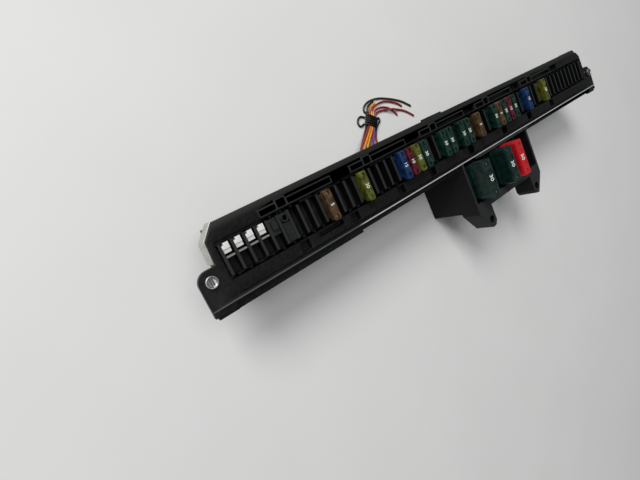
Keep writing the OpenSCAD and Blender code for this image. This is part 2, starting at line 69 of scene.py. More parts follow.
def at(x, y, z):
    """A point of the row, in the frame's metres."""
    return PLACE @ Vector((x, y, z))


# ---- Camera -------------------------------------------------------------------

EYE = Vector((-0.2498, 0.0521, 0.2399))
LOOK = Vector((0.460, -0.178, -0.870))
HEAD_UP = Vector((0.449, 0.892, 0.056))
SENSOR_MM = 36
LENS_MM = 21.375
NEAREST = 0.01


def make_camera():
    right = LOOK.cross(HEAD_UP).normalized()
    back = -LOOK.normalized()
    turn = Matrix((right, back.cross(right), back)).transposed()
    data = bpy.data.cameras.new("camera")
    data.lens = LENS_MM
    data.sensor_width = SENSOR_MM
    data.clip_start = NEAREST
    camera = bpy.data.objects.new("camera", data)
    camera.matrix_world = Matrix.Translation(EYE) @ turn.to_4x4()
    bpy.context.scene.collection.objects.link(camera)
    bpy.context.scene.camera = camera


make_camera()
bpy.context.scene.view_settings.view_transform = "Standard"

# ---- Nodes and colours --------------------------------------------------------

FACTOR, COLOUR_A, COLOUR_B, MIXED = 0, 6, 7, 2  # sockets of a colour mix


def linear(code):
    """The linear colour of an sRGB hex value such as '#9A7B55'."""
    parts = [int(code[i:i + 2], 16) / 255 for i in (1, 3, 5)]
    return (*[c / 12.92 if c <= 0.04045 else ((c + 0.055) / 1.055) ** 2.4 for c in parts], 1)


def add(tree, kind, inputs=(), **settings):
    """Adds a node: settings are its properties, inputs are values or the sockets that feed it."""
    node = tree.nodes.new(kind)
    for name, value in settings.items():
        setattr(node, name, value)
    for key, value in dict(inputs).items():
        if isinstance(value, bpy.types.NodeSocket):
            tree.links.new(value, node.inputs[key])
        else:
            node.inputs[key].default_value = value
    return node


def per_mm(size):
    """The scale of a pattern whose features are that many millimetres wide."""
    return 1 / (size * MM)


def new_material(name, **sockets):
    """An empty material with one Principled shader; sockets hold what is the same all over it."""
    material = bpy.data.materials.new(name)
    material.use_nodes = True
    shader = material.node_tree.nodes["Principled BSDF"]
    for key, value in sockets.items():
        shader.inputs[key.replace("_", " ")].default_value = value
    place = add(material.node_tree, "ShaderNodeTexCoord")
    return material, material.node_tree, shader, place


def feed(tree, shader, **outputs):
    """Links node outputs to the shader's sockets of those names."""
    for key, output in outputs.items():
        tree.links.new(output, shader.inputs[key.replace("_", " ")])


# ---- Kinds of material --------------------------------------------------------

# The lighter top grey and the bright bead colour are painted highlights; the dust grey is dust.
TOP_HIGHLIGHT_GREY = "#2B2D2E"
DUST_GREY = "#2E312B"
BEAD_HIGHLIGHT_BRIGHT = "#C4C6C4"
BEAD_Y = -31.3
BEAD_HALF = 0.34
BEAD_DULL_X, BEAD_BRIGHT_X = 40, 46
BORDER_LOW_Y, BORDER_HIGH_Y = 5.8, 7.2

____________

- _EXERCISE OBJECTIVE_
Select all lines in the listing that include the word "scene".

- _TASK RESPONSE_
Keep writing the OpenSCAD and Blender code for this image. This is part 2, starting at line 69 of scene.py. More parts follow.
    bpy.context.scene.collection.objects.link(camera)
    bpy.context.scene.camera = camera
bpy.context.scene.view_settings.view_transform = "Standard"